▶ **Given problem**: Search the material below for the string "shown" and extract each line that has it.
━━━ Listed records ━━━
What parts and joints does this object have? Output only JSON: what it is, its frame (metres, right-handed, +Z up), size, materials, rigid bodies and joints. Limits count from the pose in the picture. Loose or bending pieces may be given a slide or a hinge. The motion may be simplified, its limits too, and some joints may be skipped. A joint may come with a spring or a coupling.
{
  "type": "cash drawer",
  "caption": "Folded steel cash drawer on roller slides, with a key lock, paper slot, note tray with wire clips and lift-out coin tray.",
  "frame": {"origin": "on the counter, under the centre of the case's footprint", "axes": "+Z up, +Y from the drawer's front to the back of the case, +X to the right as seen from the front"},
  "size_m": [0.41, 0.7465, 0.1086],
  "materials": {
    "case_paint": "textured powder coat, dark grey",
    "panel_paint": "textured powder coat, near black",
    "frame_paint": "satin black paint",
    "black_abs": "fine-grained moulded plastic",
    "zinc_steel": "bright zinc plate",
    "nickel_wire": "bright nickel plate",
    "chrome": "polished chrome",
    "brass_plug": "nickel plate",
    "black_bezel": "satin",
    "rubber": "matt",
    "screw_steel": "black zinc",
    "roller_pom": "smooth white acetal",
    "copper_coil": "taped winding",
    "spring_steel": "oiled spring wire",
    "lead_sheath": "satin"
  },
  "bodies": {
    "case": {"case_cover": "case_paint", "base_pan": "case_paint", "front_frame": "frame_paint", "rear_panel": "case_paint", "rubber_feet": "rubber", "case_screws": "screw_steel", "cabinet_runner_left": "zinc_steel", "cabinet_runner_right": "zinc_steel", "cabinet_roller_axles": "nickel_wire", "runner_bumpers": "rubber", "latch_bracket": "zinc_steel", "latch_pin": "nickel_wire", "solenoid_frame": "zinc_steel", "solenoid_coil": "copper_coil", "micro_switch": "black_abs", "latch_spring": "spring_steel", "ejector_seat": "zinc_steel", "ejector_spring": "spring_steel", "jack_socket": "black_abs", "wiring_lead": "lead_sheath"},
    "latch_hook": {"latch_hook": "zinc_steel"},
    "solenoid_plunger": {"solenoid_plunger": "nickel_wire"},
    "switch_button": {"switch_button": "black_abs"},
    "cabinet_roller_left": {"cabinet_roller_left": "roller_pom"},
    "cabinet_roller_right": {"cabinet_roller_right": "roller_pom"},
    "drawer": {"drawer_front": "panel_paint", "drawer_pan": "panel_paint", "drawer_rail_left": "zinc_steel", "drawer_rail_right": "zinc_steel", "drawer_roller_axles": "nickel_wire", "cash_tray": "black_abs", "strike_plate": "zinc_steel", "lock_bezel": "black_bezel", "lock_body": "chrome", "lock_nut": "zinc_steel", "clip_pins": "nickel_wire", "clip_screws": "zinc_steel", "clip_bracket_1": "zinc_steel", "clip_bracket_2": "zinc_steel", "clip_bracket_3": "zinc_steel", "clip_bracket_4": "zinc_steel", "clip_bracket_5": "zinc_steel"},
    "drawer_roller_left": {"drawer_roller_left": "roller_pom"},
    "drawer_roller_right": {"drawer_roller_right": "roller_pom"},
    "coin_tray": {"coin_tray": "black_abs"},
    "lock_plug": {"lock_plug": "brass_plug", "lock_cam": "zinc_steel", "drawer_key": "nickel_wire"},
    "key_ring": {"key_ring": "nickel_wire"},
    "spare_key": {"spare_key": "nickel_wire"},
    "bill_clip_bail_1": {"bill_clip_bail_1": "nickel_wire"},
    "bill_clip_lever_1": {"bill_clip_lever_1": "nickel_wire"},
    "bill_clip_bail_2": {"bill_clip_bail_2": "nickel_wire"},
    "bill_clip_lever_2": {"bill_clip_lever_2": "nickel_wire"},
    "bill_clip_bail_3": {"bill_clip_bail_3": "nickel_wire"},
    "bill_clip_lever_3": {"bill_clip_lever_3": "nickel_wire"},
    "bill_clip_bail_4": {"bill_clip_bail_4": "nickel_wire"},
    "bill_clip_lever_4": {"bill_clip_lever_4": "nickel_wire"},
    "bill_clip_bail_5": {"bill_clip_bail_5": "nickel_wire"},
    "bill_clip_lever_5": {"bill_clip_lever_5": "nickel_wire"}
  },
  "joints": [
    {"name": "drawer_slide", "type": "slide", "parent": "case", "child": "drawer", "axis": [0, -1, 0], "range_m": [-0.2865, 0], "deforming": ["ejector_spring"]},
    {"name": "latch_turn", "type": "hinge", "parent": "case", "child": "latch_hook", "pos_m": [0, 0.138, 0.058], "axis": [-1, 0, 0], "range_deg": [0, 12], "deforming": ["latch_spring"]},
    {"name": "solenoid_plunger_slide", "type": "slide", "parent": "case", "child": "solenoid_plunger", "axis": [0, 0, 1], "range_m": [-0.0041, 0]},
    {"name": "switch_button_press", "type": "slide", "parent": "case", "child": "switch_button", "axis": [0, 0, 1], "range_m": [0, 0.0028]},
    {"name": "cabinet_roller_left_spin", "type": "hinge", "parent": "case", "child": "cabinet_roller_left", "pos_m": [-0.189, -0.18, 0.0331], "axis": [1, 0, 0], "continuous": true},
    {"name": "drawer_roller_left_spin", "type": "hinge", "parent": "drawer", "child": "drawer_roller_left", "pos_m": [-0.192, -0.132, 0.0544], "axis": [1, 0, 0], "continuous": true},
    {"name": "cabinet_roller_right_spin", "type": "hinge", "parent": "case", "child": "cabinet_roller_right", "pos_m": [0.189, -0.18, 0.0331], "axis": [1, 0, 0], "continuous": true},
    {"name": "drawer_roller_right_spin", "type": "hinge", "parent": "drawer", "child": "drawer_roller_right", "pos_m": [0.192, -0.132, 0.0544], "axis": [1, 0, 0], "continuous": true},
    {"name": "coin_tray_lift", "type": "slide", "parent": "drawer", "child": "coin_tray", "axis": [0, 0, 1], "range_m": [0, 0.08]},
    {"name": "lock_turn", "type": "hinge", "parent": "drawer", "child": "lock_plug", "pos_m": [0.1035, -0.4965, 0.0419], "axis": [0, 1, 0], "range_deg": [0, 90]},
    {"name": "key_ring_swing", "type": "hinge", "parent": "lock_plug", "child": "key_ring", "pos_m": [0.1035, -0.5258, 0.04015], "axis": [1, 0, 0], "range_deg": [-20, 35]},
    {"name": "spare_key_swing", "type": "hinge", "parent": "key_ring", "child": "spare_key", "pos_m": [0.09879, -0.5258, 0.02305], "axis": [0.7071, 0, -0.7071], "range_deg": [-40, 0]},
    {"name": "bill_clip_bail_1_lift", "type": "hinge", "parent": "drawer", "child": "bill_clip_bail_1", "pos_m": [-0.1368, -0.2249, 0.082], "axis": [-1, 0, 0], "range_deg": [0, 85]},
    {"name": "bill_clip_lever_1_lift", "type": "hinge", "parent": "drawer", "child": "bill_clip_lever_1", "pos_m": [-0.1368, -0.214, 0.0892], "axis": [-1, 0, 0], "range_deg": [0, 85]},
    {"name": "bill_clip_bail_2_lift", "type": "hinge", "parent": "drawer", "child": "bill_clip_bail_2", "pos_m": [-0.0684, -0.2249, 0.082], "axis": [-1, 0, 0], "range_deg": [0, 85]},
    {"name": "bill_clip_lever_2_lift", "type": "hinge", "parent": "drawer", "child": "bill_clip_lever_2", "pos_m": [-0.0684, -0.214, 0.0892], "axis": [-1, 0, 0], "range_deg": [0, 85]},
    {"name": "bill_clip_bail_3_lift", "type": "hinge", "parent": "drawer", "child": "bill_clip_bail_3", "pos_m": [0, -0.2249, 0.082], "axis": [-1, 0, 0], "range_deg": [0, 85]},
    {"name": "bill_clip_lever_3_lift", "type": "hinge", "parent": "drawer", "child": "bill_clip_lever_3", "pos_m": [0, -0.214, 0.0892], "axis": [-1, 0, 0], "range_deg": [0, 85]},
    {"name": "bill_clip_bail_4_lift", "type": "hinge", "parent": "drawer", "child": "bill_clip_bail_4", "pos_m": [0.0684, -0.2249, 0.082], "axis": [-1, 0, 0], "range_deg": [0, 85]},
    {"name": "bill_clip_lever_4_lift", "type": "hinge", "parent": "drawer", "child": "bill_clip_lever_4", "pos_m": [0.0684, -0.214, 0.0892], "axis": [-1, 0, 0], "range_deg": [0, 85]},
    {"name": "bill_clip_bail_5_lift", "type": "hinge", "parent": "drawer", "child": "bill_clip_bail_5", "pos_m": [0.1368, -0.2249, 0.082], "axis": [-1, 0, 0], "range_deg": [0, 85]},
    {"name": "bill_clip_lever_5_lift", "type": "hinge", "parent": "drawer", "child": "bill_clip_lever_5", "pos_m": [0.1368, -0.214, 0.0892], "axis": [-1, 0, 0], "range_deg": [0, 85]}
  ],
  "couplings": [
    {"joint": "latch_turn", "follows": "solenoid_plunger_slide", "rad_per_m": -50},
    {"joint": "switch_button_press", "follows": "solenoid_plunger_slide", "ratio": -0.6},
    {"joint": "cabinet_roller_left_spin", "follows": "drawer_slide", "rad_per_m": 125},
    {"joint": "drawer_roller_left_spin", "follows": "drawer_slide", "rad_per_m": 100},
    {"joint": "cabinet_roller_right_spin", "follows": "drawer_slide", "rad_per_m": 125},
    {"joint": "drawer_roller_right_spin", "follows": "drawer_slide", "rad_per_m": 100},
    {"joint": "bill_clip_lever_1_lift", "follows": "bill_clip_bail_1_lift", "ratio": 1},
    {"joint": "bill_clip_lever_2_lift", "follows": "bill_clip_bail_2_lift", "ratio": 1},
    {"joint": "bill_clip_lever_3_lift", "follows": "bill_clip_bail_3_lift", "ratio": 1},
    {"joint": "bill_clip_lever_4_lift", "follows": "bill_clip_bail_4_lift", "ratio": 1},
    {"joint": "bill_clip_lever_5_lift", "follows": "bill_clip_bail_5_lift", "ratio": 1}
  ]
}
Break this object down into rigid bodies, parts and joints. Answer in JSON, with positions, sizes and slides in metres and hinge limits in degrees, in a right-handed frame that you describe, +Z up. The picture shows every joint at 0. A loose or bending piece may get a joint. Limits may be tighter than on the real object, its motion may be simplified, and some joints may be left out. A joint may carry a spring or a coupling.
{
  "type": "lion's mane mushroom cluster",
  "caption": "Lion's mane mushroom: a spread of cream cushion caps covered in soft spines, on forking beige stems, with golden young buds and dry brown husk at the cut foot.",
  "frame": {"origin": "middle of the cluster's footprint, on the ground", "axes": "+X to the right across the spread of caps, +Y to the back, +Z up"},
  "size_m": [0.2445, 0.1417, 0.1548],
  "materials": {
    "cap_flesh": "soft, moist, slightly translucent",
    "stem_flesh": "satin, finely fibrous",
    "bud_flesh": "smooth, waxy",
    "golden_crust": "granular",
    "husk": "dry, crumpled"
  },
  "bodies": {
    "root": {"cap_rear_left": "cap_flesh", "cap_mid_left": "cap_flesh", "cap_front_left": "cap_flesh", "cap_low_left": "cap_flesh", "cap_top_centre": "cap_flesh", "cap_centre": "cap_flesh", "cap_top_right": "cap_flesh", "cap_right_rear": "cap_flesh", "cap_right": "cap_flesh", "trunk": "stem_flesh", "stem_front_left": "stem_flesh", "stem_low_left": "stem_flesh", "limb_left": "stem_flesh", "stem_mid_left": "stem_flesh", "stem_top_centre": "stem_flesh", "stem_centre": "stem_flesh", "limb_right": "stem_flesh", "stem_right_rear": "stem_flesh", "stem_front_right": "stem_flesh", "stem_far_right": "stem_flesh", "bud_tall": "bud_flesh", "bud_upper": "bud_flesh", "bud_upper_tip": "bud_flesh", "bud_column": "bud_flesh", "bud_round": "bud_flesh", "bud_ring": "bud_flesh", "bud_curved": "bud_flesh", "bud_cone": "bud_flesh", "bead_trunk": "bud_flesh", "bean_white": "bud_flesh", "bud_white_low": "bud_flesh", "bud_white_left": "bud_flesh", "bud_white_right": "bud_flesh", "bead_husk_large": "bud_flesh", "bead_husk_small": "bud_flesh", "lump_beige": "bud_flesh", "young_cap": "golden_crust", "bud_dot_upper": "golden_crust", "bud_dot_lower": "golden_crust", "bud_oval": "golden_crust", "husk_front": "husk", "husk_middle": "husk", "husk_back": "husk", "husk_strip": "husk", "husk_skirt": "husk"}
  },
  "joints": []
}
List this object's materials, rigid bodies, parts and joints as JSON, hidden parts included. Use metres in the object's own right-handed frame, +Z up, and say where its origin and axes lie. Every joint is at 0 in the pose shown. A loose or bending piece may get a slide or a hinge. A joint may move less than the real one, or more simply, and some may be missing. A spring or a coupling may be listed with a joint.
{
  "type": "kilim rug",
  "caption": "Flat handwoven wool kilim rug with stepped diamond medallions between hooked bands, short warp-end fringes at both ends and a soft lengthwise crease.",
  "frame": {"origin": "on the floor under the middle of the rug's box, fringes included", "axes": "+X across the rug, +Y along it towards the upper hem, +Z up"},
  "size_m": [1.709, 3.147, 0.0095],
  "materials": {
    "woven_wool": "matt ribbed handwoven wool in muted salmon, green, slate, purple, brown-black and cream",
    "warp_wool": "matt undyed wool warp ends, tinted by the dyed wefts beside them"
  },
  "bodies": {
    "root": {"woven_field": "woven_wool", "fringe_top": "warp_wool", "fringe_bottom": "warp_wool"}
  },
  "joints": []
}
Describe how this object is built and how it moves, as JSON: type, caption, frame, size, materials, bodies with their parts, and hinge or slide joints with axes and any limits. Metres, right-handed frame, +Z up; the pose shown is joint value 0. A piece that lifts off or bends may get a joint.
━━━
▶ **Answer to the task**:
List this object's materials, rigid bodies, parts and joints as JSON, hidden parts included. Use metres in the object's own right-handed frame, +Z up, and say where its origin and axes lie. Every joint is at 0 in the pose shown. A loose or bending piece may get a slide or a hinge. A joint may move less than the real one, or more simply, and some may be missing. A spring or a coupling may be listed with a joint.
Describe how this object is built and how it moves, as JSON: type, caption, frame, size, materials, bodies with their parts, and hinge or slide joints with axes and any limits. Metres, right-handed frame, +Z up; the pose shown is joint value 0. A piece that lifts off or bends may get a joint.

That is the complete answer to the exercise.